To help lessen the burden for school systems to come into compliance with the new law, Ward said state officials are allowing them to phase in the checks for existing employees over the next few years so they will go into a rotation and not all come due at the same time.

The law requires the local education agencies to pay the costs incurred for the background checks on employees. Ward said the current cost for a background check on an employee is around $25.

“(State officials) are looking at a possible program through the Tennessee Bureau of Investigation that could get that cost down to about $9,” Ward said.

A memorandum of fiscal impact completed by the Tennessee General Assembly’s Fiscal Review Committee estimated that the new law would increase state revenue by around $245,000 through fees brought into the TBI for the background checks while increasing state expenditures by about $143,000. On the local level, the committee’s fiscal review estimates that local expenditures to comply with the law would exceed $339,000.

Ward said he had spoken with the local agency that conducts the fingerprinting for the school system’s background checks and fears the agency will be overwhelmed with all of the new requests for fingerprints since that agency handles not only the Carter County School System but Elizabethton City Schools as well.

The new law requiring routine background checks on all employees was part of a five-bill legislative package passed by both chambers of the Tennessee General Assembly earlier this year.
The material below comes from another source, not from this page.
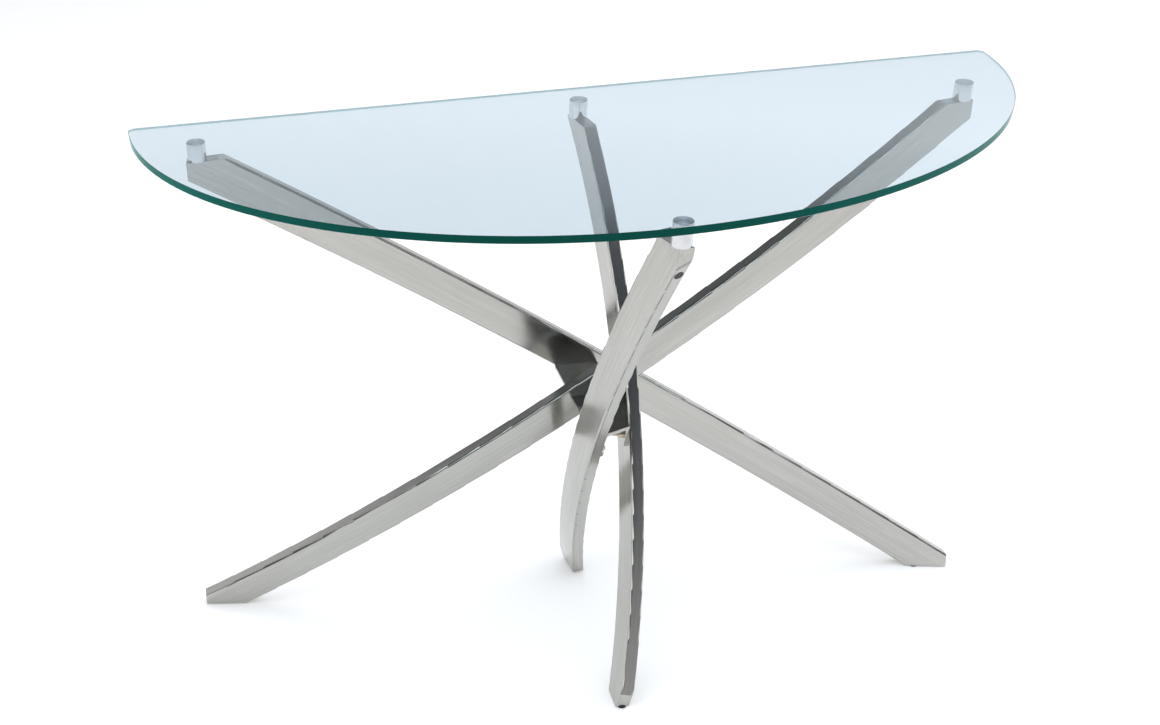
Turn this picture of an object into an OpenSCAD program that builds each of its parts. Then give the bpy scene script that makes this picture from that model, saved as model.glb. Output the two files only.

All five of the bills were signed into law by Governor Bill Haslam.

Other changes to state law created by the bills include:

• Requiring the State Board of Education to transmit final disciplinary action reports on educator licenses to a national clearinghouse to make the information more readily available as well as requiring the Board to post final disciplinary action reports on their website.

• Revising the Teacher Code of Ethics to include updates regarding professional and transparent relationships with students.

• Requires a director of schools to report convictions of a licensed educator for specific criminal offenses to the State Board of Education. The law also authorizes the Board to reprimand a director for failure to report those convictions as required. Directors must also report to the Board any suspensions, dismissals, or resignations that follow allegations of misconduct which, if substantiated, would warrant the suspension or revocation of licensure.

• Prevents a local education agency from entering into a non-disclosure agreement during a settlement, or as a pre-requisite to a settlement, for any act of sexual misconduct. Prohibits the education system from assisting a school employee, contractor, or agent in obtaining a new job if the assisting employee knows or has probable cause to believe the person seeking the job change engaged in sexual misconduct with a minor or student.